Source material
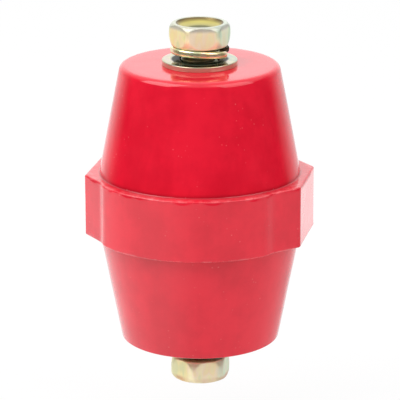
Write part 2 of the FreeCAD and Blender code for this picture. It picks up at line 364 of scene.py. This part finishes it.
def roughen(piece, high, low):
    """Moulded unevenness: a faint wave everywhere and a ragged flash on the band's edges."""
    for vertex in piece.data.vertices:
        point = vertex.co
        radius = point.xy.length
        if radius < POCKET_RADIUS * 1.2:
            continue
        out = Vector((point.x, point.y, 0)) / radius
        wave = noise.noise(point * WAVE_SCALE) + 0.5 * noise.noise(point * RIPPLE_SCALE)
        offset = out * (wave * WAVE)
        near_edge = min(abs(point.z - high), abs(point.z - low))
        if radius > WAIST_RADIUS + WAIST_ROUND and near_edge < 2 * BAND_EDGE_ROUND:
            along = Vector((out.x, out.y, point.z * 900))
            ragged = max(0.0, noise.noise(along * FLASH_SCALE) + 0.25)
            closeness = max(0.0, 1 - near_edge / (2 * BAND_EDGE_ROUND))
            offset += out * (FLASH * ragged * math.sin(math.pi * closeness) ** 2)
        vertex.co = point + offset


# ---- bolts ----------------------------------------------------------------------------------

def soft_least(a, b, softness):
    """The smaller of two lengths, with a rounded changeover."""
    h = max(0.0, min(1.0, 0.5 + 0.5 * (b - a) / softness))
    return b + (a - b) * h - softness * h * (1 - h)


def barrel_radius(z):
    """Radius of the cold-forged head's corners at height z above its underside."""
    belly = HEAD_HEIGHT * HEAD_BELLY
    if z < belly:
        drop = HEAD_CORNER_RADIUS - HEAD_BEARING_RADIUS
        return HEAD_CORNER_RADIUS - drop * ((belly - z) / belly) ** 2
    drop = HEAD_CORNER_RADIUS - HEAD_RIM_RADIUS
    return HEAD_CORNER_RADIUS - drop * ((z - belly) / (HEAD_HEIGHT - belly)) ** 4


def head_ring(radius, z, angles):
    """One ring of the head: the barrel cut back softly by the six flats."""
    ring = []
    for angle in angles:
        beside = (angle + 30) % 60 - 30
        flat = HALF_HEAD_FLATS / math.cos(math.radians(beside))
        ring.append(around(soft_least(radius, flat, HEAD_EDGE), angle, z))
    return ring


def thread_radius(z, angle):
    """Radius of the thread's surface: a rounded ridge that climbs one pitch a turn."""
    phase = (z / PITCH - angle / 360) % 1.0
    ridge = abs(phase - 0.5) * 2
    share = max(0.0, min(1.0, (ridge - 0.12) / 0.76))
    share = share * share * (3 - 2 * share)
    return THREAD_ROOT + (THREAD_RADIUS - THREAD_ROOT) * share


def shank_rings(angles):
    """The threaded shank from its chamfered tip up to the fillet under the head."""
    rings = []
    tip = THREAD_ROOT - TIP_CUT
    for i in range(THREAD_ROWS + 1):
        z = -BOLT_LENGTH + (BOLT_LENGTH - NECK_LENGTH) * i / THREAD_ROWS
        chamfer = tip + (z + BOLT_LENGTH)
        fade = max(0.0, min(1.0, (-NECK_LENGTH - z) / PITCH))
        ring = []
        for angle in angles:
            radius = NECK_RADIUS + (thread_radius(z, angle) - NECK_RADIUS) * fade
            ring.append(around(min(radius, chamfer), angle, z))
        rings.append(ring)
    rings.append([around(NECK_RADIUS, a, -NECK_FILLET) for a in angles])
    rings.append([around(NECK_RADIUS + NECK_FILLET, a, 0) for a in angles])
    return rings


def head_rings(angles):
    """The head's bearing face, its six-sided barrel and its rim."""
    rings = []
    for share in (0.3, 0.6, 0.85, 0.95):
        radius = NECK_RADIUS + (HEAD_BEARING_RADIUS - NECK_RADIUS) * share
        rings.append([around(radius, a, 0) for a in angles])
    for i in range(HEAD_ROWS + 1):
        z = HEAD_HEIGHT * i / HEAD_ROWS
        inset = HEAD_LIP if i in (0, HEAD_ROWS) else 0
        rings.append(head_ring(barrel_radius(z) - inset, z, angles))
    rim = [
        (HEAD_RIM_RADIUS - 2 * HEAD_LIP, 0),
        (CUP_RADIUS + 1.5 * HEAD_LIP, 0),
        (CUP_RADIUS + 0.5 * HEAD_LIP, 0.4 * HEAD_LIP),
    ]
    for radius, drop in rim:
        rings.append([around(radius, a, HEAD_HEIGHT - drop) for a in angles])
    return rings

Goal
Give back exactly the material above from its opening line to the line bearing "return b + (a".

Problem solution
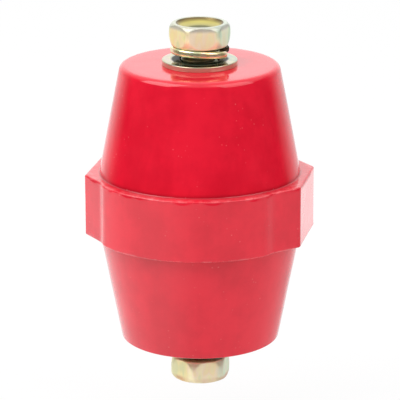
Write part 2 of the FreeCAD and Blender code for this picture. It picks up at line 364 of scene.py. This part finishes it.
def roughen(piece, high, low):
    """Moulded unevenness: a faint wave everywhere and a ragged flash on the band's edges."""
    for vertex in piece.data.vertices:
        point = vertex.co
        radius = point.xy.length
        if radius < POCKET_RADIUS * 1.2:
            continue
        out = Vector((point.x, point.y, 0)) / radius
        wave = noise.noise(point * WAVE_SCALE) + 0.5 * noise.noise(point * RIPPLE_SCALE)
        offset = out * (wave * WAVE)
        near_edge = min(abs(point.z - high), abs(point.z - low))
        if radius > WAIST_RADIUS + WAIST_ROUND and near_edge < 2 * BAND_EDGE_ROUND:
            along = Vector((out.x, out.y, point.z * 900))
            ragged = max(0.0, noise.noise(along * FLASH_SCALE) + 0.25)
            closeness = max(0.0, 1 - near_edge / (2 * BAND_EDGE_ROUND))
            offset += out * (FLASH * ragged * math.sin(math.pi * closeness) ** 2)
        vertex.co = point + offset


# ---- bolts ----------------------------------------------------------------------------------

def soft_least(a, b, softness):
    """The smaller of two lengths, with a rounded changeover."""
    h = max(0.0, min(1.0, 0.5 + 0.5 * (b - a) / softness))
    return b + (a - b) * h - softness * h * (1 - h)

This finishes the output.